start Material provided
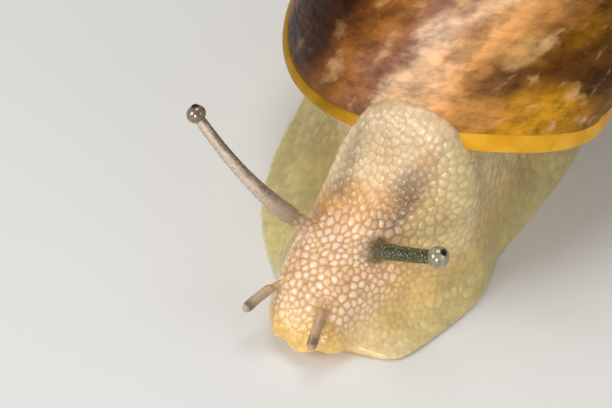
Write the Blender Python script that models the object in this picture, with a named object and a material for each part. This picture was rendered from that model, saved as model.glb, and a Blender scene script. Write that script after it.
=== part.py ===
"""Garden snail, Cornu aspersum, life size: a nearly grown animal crawling with its head turned a little right.

Lengths are in millimetres and become metres when a mesh is made. The animal is laid out from the floor point
under its mouth: x to the snail's left, y back along the foot, z up. TO_FRAME then moves it so that the origin
is the middle of its box, on the floor. The flesh is two lofts, the foot and the body above it, parted by thin
cuts. The shell is a helico-spiral: one section curve that turns about the shell's axis and grows by
WHORL_GROWTH each turn, so every whorl meets the one before it along the suture.
"""

import math

import bmesh
import bpy
import numpy as np
from mathutils import Matrix, Vector

MM = 0.001
GAP = 0.12  # every cut between two neighbouring parts
TO_FRAME = np.array([-2.48, -29.46, 0.0])

# Foot: half width, height of its back (crest) and middle line at places along the body.
FOOT_FRONT = 0.1
FOOT_END = 60.9
FOOT_NOSE = 1.2  # how far back the rounding of the front edge reaches
TAIL_NOSE = 5.0
MARGIN = 0.45  # thickness of the thin edge all round the sole
FOOT_STATIONS = [
    # y, middle, half width, crest
    (0.1, 0.2, 3.2, 1.0),
    (1.0, 0.1, 3.5, 1.2),
    (2.2, 0.0, 4.2, 1.6),
    (4.0, 0.0, 5.1, 1.9),
    (6.0, -0.2, 6.1, 2.1),
    (9.0, -0.8, 6.8, 2.2),
    (13.0, -0.6, 7.6, 2.3),
    (18.0, 0.0, 8.1, 2.3),
    (25.0, 0.0, 7.9, 2.2),
    (29.0, 0.0, 7.6, 2.0),
    (32.0, 0.0, 7.2, 2.4),
    (36.0, 0.0, 6.5, 3.5),
    (41.0, 0.0, 5.6, 3.9),
    (47.0, 0.0, 4.5, 3.3),
    (53.0, 0.0, 3.3, 2.3),
    (58.0, 0.0, 2.3, 1.3),
    (61.0, 0.0, 1.8, 0.7),
]
FOOT_CUTS = (10.0, 25.0, 41.0, 52.0)

# Body above the foot: head, neck, and the trunk that rises into the shell's aperture.
HEAD_FRONT = -0.9
HEAD_NOSE = 1.3  # length of the rounded front of the head
HEAD_YAW = math.radians(16)
YAW_ENDS = (3.0, 9.0)  # the head is turned fully before the first and not at all after the second
NOSE_HEIGHT = 1.5
CHIN = 0.75  # height of the head's underside where it reaches ahead of the foot
BODY_STATIONS = [
    # y, middle, half width, height of the widest place, top
    (-0.9, -2.35, 2.0, 1.3, 2.0),
    (0.2, -2.30, 2.3, 1.5, 2.7),
    (1.2, -2.20, 2.5, 1.7, 3.5),
    (2.5, -1.85, 2.8, 1.9, 4.5),
    (4.0, -1.20, 3.2, 2.2, 5.2),
    (5.5, -0.25, 3.8, 2.5, 6.5),
    (6.5, 0.40, 4.0, 2.75, 8.6),
    (7.3, 0.90, 4.0, 3.0, 10.5),
    (8.0, 1.15, 3.9, 3.2, 11.1),
    (9.3, 1.20, 3.8, 3.4, 10.8),
    (10.5, 1.10, 4.0, 3.6, 10.2),
    (14.0, 0.70, 4.7, 3.9, 9.4),
    (19.0, 0.30, 5.4, 4.1, 9.0),
    (24.0, 0.10, 5.4, 3.7, 7.6),
    (28.0, 0.00, 4.6, 3.0, 5.2),
    (31.5, 0.00, 3.2, 2.7, 3.1),
]
BODY_CUTS = (5.3, 9.3)
TRUNK_END = 31.5
FLARE = 0.10  # how much wider the body is where it meets the foot than at its waist
SQUARE_ENDS = (5.0, 8.0)  # the body's section is round before the first and squarer after the second
SQUARENESS = 0.7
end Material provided
## Stated exercise
Only the lines from the beginning of the material above through the line with "TO_FRAME = np.array([-2.48, -29.46, 0.0])" are wanted; extract them exactly.

## Written answer
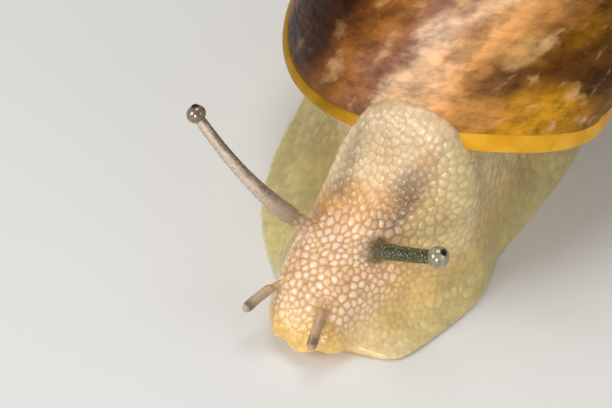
Write the Blender Python script that models the object in this picture, with a named object and a material for each part. This picture was rendered from that model, saved as model.glb, and a Blender scene script. Write that script after it.
=== part.py ===
"""Garden snail, Cornu aspersum, life size: a nearly grown animal crawling with its head turned a little right.

Lengths are in millimetres and become metres when a mesh is made. The animal is laid out from the floor point
under its mouth: x to the snail's left, y back along the foot, z up. TO_FRAME then moves it so that the origin
is the middle of its box, on the floor. The flesh is two lofts, the foot and the body above it, parted by thin
cuts. The shell is a helico-spiral: one section curve that turns about the shell's axis and grows by
WHORL_GROWTH each turn, so every whorl meets the one before it along the suture.
"""

import math

import bmesh
import bpy
import numpy as np
from mathutils import Matrix, Vector

MM = 0.001
GAP = 0.12  # every cut between two neighbouring parts
TO_FRAME = np.array([-2.48, -29.46, 0.0])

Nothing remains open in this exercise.